Friday, March 14, 2014

"It's a girl..."

While Theatre Royal Bath usually stages scripted plays, Bristol Old Vic recently has been going for adaptations of familiar tales: Great Expectations followed by The Little Mermaid and now, most ambitious of all, a 2-part version of Charlotte Bronte's classic Jane Eyre.  Seeing the whole thing takes over 8 hours if you go for matinee and evening performance, which is what Rosie and I did, using the break for tapas at our favourite dockside bar El Puerto. This double-production has had cracking reviews and so it should: for sheer theatricality as well as gripping story-telling.
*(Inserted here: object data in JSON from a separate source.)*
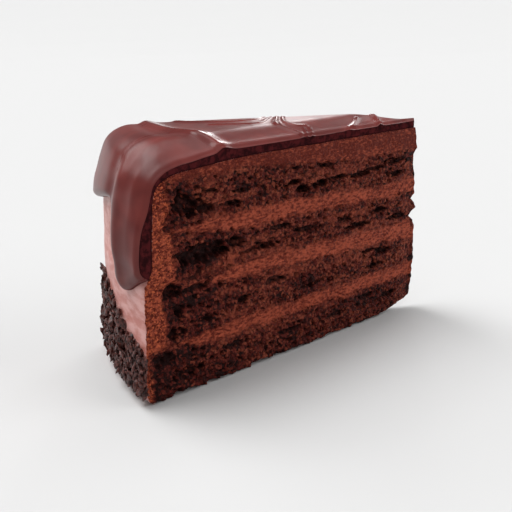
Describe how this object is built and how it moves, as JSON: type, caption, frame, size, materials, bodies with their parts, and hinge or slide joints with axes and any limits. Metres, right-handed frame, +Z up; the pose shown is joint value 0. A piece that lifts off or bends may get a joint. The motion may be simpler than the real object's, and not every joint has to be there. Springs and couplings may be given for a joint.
{
  "type": "chocolate cake slice",
  "caption": "Wedge of layered chocolate cake with creamy fillings, frosting on top and rim, a poured glaze with a drip, and crumbs on the lower rim.",
  "frame": {"origin": "middle of the bounding box at the height of the base", "axes": "+Z up; +X towards the tip of the wedge, -X towards the rim; the knife-cut face with the thick drip beside it faces -Y"},
  "size_m": [0.1383, 0.0564, 0.086],
  "materials": {
    "sponge": "open moist crumb, matt, nearly black in its pores",
    "filling": "soft cream smeared by the knife, satin",
    "frosting": "whipped cream frosting, grainy where cut, satin outside",
    "glaze": "set poured chocolate glaze, glossy"
  },
  "bodies": {
    "root": {"sponge_1": "sponge", "sponge_2": "sponge", "sponge_3": "sponge", "sponge_4": "sponge", "filling_1": "filling", "filling_2": "filling", "filling_3": "filling", "frosting": "frosting", "glaze": "glaze"}
  },
  "joints": []
}
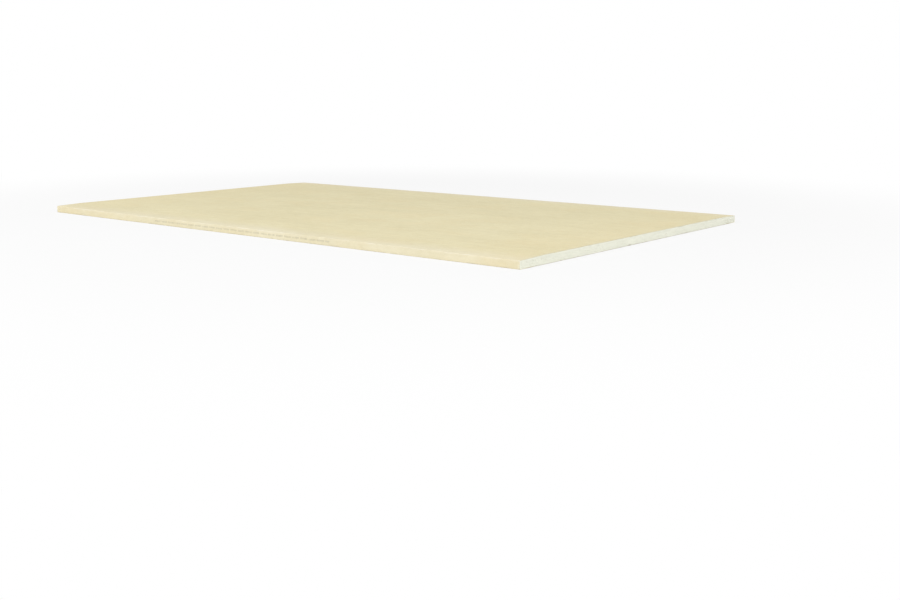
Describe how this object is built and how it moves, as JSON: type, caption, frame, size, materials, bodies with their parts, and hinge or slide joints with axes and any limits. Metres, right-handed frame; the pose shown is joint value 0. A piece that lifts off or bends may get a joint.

Director Sally Cookson has created something thrilling from this familiar story steeped in social history, finding strands of early feminism and egalitarianism in Jane's struggles but more importantly presenting her story dramatically, using music, physicality, and humour as well as speech and symbolism. Indeed, though the sparky interactions between Jane and Mr Rochester are great, most of my enjoyment came not from dialogue or plot but from imaginative staging: marvellous coach-rides jogged by the cast, Pilot the dog stealing each scene he bounded into, the haunting flame of mad Bertha's song...  My only reservation was the set which while commendably allowing for 3-dimensional action looks disconcertingly like a massive mismade Ikea flatpack but I loved the indigo costumes and the lighting. The multi-tasking cast of ten ~ including the brilliant musicians ~ are all engaging, with Craig Edwards and Felix Hayes outstanding.  If you're a Brontë fan you've probably already seen it: if not, you've got until the end of the month.